Task instructions: Your task is to give the data again, exactly, with every line intact.

Data section:
++++++++++++++++++++

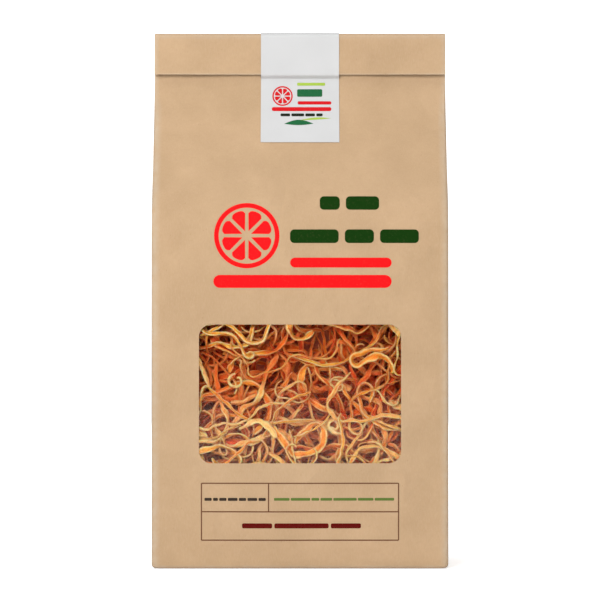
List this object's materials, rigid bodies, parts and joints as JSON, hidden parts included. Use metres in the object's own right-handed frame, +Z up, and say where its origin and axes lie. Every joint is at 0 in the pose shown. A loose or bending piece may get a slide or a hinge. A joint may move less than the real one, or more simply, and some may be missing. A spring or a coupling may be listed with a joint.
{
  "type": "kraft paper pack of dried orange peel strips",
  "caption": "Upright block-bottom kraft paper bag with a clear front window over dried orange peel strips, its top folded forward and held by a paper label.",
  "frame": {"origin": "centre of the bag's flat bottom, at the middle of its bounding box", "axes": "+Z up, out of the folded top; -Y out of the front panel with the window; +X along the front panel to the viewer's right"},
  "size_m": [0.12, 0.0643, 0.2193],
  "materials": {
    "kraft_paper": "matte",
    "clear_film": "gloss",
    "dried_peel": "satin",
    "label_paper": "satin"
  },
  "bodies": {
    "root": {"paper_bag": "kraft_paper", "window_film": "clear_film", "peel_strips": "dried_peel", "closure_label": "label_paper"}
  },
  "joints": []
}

++++++++++++++++++++

Complete response:
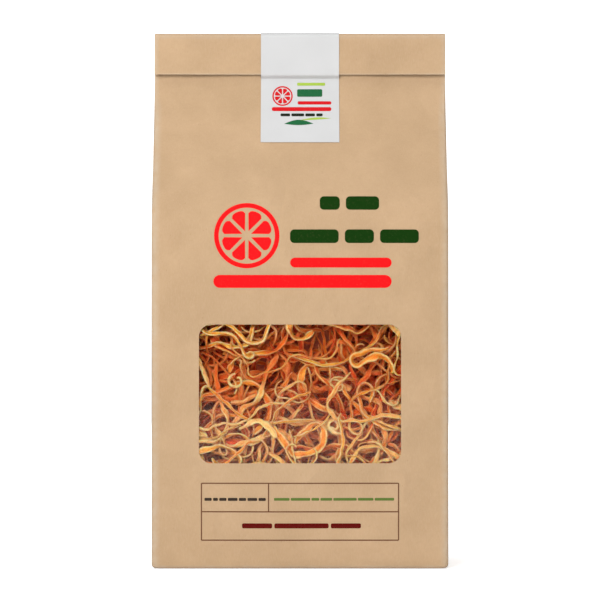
List this object's materials, rigid bodies, parts and joints as JSON, hidden parts included. Use metres in the object's own right-handed frame, +Z up, and say where its origin and axes lie. Every joint is at 0 in the pose shown. A loose or bending piece may get a slide or a hinge. A joint may move less than the real one, or more simply, and some may be missing. A spring or a coupling may be listed with a joint.
{
  "type": "kraft paper pack of dried orange peel strips",
  "caption": "Upright block-bottom kraft paper bag with a clear front window over dried orange peel strips, its top folded forward and held by a paper label.",
  "frame": {"origin": "centre of the bag's flat bottom, at the middle of its bounding box", "axes": "+Z up, out of the folded top; -Y out of the front panel with the window; +X along the front panel to the viewer's right"},
  "size_m": [0.12, 0.0643, 0.2193],
  "materials": {
    "kraft_paper": "matte",
    "clear_film": "gloss",
    "dried_peel": "satin",
    "label_paper": "satin"
  },
  "bodies": {
    "root": {"paper_bag": "kraft_paper", "window_film": "clear_film", "peel_strips": "dried_peel", "closure_label": "label_paper"}
  },
  "joints": []
}